• Set exercise: Reproduce precisely the lines of the listing below, starting with the line that contains "Reconstruct the object" and stopping after the line that contains "# All lengths"; include nothing else.

[Rows from a 3D modeling dataset]
|---|
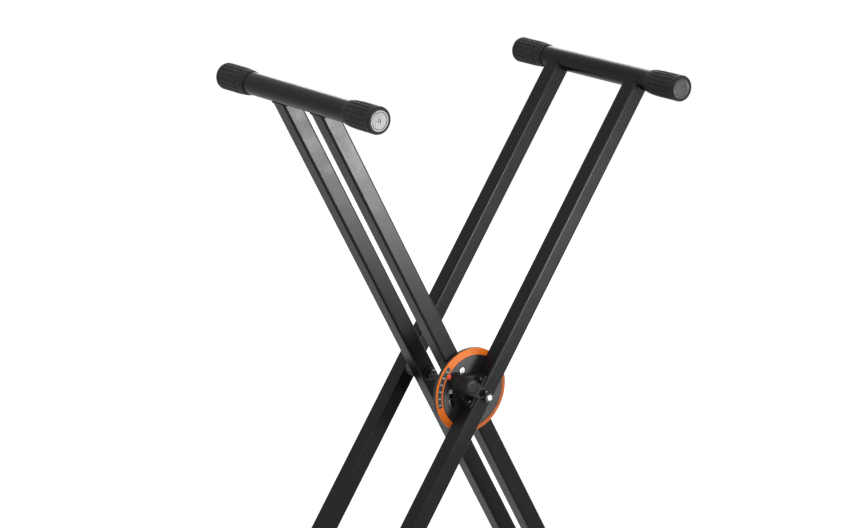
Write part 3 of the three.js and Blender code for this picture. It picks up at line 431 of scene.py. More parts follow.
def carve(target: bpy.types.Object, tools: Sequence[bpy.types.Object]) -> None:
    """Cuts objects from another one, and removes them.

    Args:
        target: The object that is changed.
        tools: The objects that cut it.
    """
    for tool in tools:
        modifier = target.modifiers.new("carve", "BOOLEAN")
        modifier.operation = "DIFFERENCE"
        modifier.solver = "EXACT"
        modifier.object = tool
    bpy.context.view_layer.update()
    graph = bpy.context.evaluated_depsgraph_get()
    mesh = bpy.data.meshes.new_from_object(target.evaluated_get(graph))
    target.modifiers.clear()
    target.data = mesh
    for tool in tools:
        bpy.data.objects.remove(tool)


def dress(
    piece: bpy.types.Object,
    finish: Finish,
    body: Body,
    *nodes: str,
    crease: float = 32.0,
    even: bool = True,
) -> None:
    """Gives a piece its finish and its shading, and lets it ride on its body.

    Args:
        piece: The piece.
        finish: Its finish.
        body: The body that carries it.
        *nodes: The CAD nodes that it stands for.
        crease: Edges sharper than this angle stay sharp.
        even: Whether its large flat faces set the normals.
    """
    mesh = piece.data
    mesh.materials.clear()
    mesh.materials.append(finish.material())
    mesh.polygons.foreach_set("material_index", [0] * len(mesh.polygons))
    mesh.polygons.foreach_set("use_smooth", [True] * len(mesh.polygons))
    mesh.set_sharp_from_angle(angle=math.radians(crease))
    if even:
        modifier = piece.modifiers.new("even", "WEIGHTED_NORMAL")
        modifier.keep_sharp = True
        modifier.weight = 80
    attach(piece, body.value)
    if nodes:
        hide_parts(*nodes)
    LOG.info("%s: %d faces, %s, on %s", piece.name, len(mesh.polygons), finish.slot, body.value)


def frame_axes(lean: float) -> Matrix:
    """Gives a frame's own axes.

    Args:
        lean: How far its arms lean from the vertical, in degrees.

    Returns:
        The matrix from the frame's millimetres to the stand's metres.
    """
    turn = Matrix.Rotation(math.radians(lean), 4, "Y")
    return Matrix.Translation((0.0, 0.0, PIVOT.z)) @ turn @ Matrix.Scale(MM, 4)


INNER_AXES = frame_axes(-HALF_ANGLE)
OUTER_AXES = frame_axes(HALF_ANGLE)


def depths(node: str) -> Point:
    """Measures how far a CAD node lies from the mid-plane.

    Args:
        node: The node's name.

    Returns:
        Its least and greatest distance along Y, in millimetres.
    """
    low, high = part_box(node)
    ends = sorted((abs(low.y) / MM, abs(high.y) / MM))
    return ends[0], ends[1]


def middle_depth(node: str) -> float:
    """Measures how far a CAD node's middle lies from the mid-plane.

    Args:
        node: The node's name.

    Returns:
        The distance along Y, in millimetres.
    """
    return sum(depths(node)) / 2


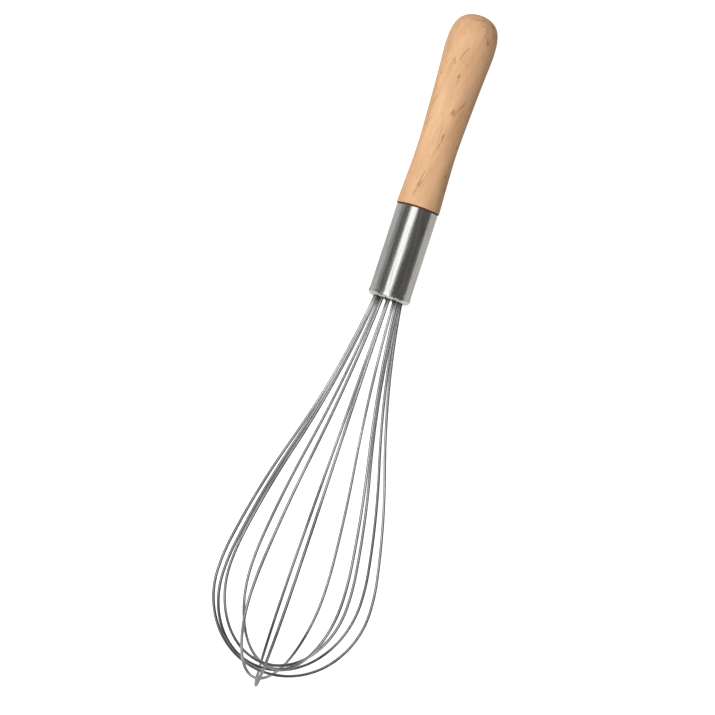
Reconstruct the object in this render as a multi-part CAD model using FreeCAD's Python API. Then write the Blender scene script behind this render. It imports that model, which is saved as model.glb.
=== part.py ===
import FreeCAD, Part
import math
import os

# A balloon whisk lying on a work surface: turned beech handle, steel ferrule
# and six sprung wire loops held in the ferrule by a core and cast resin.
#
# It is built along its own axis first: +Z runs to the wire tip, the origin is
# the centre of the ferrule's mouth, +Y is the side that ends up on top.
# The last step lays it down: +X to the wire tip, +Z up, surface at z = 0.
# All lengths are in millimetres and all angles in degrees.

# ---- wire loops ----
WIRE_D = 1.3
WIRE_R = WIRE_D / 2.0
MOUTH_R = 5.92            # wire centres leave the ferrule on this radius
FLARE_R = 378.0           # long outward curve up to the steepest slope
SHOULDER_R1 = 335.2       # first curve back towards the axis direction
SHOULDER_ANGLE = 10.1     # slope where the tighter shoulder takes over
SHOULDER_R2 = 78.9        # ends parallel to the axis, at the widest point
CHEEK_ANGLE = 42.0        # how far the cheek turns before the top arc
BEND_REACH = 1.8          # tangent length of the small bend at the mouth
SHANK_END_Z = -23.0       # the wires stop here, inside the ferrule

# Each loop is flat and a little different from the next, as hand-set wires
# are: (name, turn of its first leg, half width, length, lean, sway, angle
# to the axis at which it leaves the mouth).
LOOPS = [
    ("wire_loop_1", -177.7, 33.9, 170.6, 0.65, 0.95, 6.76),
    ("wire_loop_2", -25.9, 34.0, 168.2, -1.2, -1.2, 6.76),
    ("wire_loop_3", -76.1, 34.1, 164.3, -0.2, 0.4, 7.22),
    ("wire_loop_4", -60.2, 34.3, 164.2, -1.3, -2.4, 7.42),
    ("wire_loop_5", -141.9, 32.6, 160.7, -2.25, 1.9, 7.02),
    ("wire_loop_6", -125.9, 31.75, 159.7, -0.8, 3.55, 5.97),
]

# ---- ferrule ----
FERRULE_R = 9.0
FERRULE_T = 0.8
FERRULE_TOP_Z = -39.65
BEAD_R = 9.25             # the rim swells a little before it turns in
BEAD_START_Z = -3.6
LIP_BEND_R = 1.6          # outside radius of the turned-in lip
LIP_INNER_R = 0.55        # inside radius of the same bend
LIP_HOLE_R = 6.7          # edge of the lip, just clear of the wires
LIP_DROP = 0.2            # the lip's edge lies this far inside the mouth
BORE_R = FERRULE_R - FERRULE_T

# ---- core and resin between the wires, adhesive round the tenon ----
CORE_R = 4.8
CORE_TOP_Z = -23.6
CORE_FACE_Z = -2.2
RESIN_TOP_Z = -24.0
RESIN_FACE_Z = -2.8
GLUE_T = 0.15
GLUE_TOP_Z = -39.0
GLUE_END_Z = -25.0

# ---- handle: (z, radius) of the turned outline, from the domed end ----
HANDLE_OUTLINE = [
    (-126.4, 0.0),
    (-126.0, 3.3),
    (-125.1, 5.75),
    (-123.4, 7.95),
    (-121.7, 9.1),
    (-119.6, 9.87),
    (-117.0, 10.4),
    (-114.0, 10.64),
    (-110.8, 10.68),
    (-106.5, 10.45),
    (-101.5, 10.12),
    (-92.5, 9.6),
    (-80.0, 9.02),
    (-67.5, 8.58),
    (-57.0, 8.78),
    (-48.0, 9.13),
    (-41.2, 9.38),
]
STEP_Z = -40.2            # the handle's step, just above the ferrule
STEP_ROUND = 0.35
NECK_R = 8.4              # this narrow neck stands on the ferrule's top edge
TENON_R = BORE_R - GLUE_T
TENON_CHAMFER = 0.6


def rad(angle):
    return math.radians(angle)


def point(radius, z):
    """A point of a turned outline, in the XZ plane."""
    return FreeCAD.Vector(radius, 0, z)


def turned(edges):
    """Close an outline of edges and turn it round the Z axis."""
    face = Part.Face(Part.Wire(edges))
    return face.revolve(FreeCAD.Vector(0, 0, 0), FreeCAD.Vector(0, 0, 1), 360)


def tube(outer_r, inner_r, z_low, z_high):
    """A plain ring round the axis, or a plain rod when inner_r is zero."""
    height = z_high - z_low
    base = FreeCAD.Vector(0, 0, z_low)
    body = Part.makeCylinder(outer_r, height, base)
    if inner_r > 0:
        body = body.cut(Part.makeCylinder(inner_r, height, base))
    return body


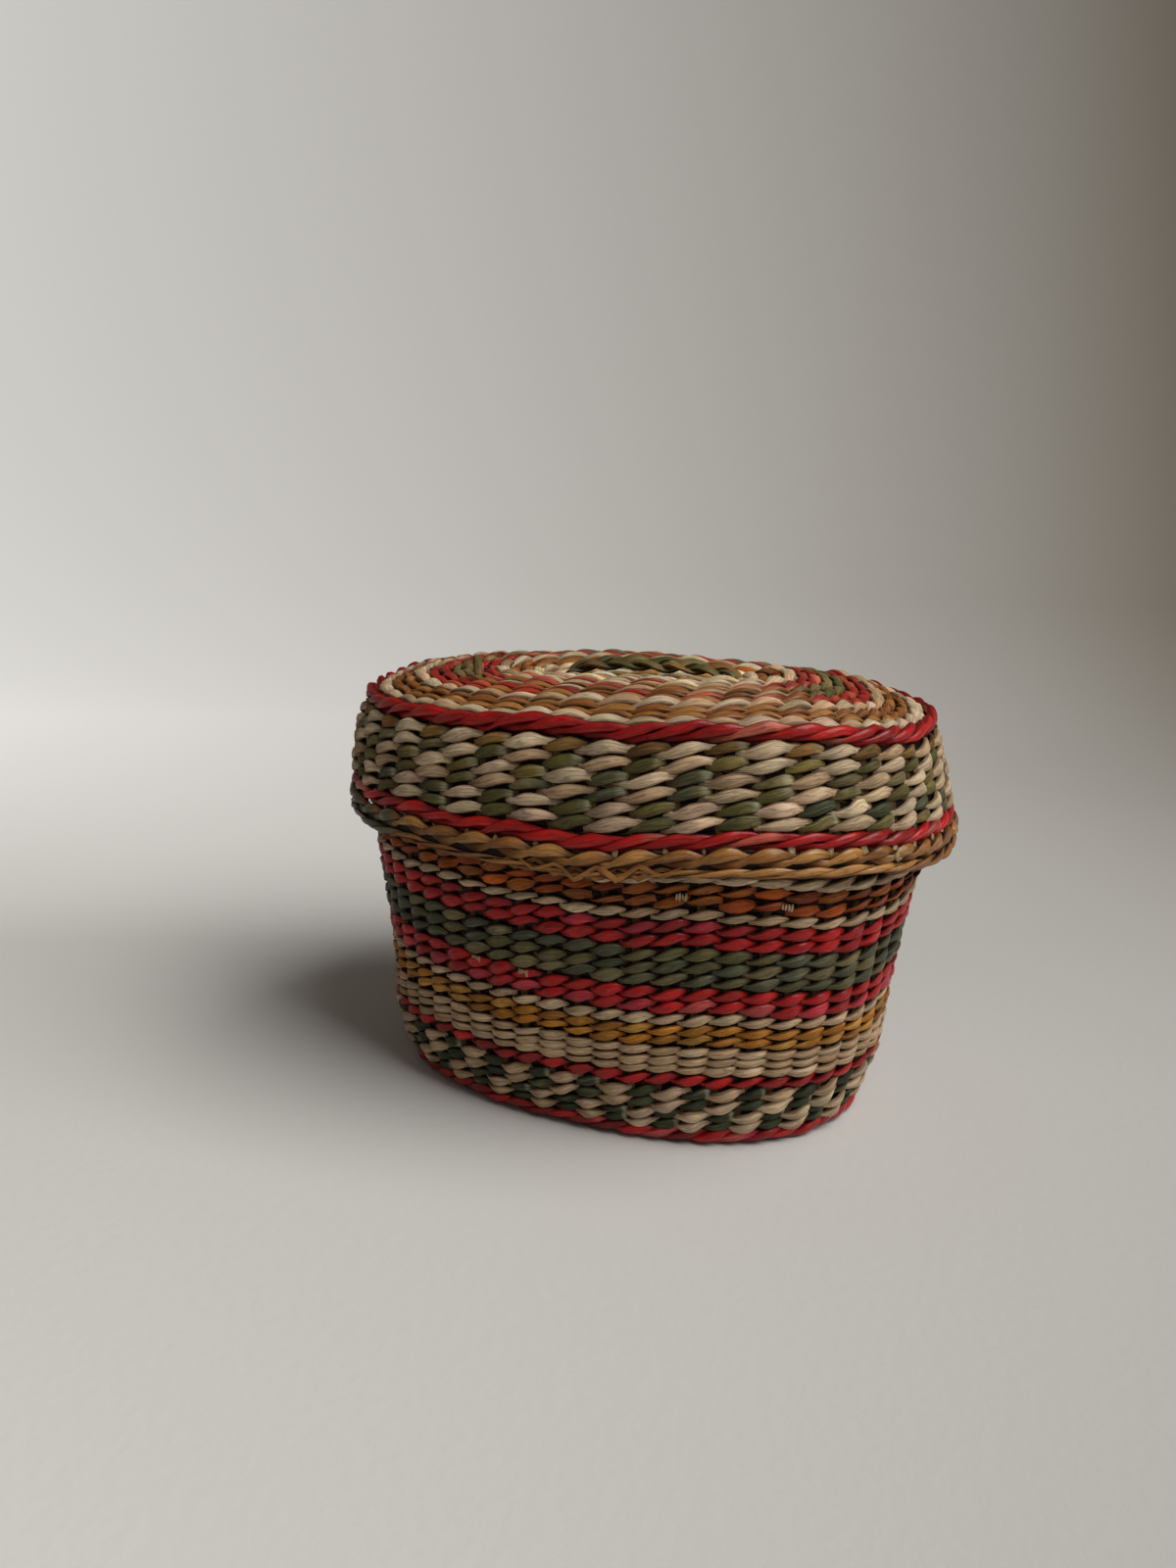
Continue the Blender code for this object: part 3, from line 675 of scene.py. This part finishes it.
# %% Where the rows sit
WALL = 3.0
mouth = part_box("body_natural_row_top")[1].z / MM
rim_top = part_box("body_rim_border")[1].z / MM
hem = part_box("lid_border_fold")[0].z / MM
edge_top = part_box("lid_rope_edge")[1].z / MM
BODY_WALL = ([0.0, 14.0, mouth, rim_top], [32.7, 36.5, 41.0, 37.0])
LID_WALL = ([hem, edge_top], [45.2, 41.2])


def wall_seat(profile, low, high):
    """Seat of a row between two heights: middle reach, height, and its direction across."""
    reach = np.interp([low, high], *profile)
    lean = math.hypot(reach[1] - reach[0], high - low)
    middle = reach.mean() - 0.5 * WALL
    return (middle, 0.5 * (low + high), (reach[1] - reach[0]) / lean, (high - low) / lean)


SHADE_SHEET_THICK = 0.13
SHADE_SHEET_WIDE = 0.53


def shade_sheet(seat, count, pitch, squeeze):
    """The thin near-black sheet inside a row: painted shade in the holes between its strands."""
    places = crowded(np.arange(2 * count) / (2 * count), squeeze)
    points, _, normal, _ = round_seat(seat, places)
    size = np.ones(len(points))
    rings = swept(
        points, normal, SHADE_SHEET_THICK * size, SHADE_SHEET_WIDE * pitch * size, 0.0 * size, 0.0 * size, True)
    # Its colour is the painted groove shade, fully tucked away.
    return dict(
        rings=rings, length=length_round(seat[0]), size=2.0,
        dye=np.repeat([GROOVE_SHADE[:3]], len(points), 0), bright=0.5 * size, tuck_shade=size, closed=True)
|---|
• Reply:
Reconstruct the object in this render as a multi-part CAD model using FreeCAD's Python API. Then write the Blender scene script behind this render. It imports that model, which is saved as model.glb.
=== part.py ===
import FreeCAD, Part
import math
import os

# A balloon whisk lying on a work surface: turned beech handle, steel ferrule
# and six sprung wire loops held in the ferrule by a core and cast resin.
#
# It is built along its own axis first: +Z runs to the wire tip, the origin is
# the centre of the ferrule's mouth, +Y is the side that ends up on top.
# The last step lays it down: +X to the wire tip, +Z up, surface at z = 0.
# All lengths are in millimetres and all angles in degrees.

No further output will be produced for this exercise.